President Wilson’s actions at the time showed great restraint since he had just assumed office in 1913. His main agenda initially focused on solving domestic issues with little focus on foreign interventions. Furthermore, he also had little experience in international matters and foreign policy despite his knowledge of the subject. Therefore, the goal was to set America as a peaceful negotiator without engaging in the war to settle disputes. However, changing the policies of his predecessors proved difficult due to their extensive work in foreign policy. As a leader, his religious beliefs played a vital role in the decisions made, as evident in his speech announcing America’s neutrality, mentioning God’s larger plan for the country (Berkin et al. 569).
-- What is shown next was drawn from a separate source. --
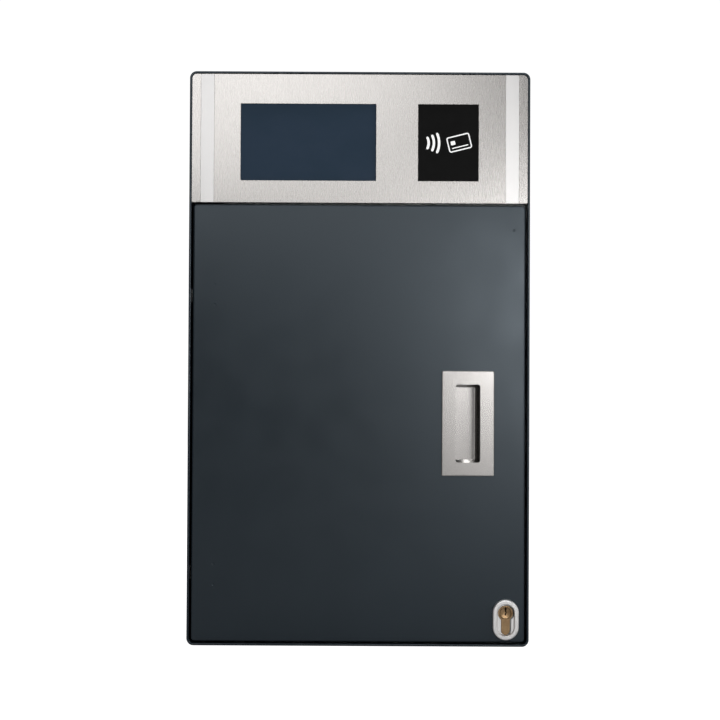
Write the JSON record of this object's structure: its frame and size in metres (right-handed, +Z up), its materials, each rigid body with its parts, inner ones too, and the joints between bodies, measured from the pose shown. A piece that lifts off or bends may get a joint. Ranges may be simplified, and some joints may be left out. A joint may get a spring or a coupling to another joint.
{
  "type": "phone charging kiosk",
  "caption": "Wall-hung phone charging kiosk: steel case with display and contactless reader in its header, hinged door with flush pull and cylinder lock, and racks of charging slots inside.",
  "frame": {"origin": "middle of the base, halfway between the front of the lock and the back panel", "axes": "+X to the right of someone facing the door, +Y from the door to the wall, +Z up"},
  "size_m": [0.39, 0.186, 0.656],
  "materials": {
    "anthracite_powder_coat": "satin powder coat, anthracite grey",
    "brushed_stainless": "vertical brushed grain",
    "satin_stainless": "fine satin",
    "satin_trim": "light satin",
    "zinc_plated_steel": "zinc plated",
    "display_glass": "dark blue glossy cover over an unlit display",
    "reader_black": "gloss black",
    "black_plastic": "moulded black",
    "circuit_board": "green solder mask",
    "rubber_black": "matte black rubber",
    "satin_nickel": "satin nickel",
    "lock_brass": "aged satin brass",
    "grey_plastic": "moulded grey"
  },
  "bodies": {
    "case": {"back_panel": "anthracite_powder_coat", "cable_grommet": "rubber_black", "case_wrapper": "anthracite_powder_coat", "controller_board": "circuit_board", "display_bracket": "black_plastic", "display_glass": "display_glass", "door_seal": "rubber_black", "door_stop_bottom": "zinc_plated_steel", "door_stop_right": "zinc_plated_steel", "fascia_bracket_left": "zinc_plated_steel", "fascia_bracket_right": "zinc_plated_steel", "fascia_nut_lower_left": "zinc_plated_steel", "fascia_nut_lower_right": "zinc_plated_steel", "fascia_nut_upper_left": "zinc_plated_steel", "fascia_nut_upper_right": "zinc_plated_steel", "fascia_plate": "brushed_stainless", "header_divider": "zinc_plated_steel", "hinge_arm_lower": "zinc_plated_steel", "hinge_arm_upper": "zinc_plated_steel", "hinge_screw_lower_1": "zinc_plated_steel", "hinge_screw_lower_2": "zinc_plated_steel", "hinge_screw_upper_1": "zinc_plated_steel", "hinge_screw_upper_2": "zinc_plated_steel", "latch_body": "black_plastic", "lcd_panel": "grey_plastic", "lower_rack": "black_plastic", "lower_shelf": "anthracite_powder_coat", "lower_usb_hub": "grey_plastic", "power_supply": "zinc_plated_steel", "reader_board": "circuit_board", "reader_window": "reader_black", "reed_switch": "black_plastic", "terminal_block": "grey_plastic", "trim_strip_left": "satin_trim", "trim_strip_right": "satin_trim", "upper_rack": "black_plastic", "upper_shelf": "anthracite_powder_coat", "upper_usb_hub": "grey_plastic"},
    "door": {"cylinder_clamp": "zinc_plated_steel", "door_magnet": "black_plastic", "door_skin": "anthracite_powder_coat", "door_stiffener": "zinc_plated_steel", "hinge_leaf_lower": "zinc_plated_steel", "hinge_leaf_upper": "zinc_plated_steel", "hinge_nut_lower_1": "zinc_plated_steel", "hinge_nut_lower_2": "zinc_plated_steel", "hinge_nut_upper_1": "zinc_plated_steel", "hinge_nut_upper_2": "zinc_plated_steel", "hinge_pin_lower": "zinc_plated_steel", "hinge_pin_upper": "zinc_plated_steel", "latch_striker": "zinc_plated_steel", "lock_cylinder": "lock_brass", "lock_escutcheon": "satin_nickel", "pull_clamp": "zinc_plated_steel", "pull_plate": "satin_stainless"},
    "lock": {"lock_plug": "lock_brass", "lock_tongue": "zinc_plated_steel", "tongue_screw": "zinc_plated_steel"},
    "latch_bolt": {"latch_bolt": "zinc_plated_steel"}
  },
  "joints": [
    {"name": "door_hinge", "type": "hinge", "parent": "case", "child": "door", "pos_m": [-0.178, -0.079, 0.2405], "axis": [0, 0, -1], "range_deg": [0, 100]},
    {"name": "lock_turn", "type": "hinge", "parent": "door", "child": "lock", "pos_m": [0.1682, -0.0885, 0.0385], "axis": [0, 1, 0], "range_deg": [0, 90]},
    {"name": "latch_slide", "type": "slide", "parent": "case", "child": "latch_bolt", "axis": [-1, 0, 0], "range_m": [0, 0.009], "stiffness_N_per_m": 60}
  ]
}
Therefore, President Wilson showed outstanding leadership in handling the matter, opting for war when all other diplomatic options failed.

America’s entry into the world war was mainly fueled by increased attacks by German submarines and U-boats on American and allied ships together with the risk of its sovereignty. President Wilson initially maintained the neutral stance of the country in the war to preserve a relationship with both warring sides. However, the continued attacks which killed American citizens and the leaked Zimmerman telegram caused the nation to join the war. President Wilson’s leadership tried to avoid such altercations by opting for peaceful settlements based on appropriate foreign policies. However, the turn of events at the time forced a reaction leading to the United States joining the allied forces to fight in the First World War.

Work Cited

Berkin, Carol, et al. Making America, Volume 2 Since 1865: A History of the United States. 7th ed., Cengage Learning, 2015.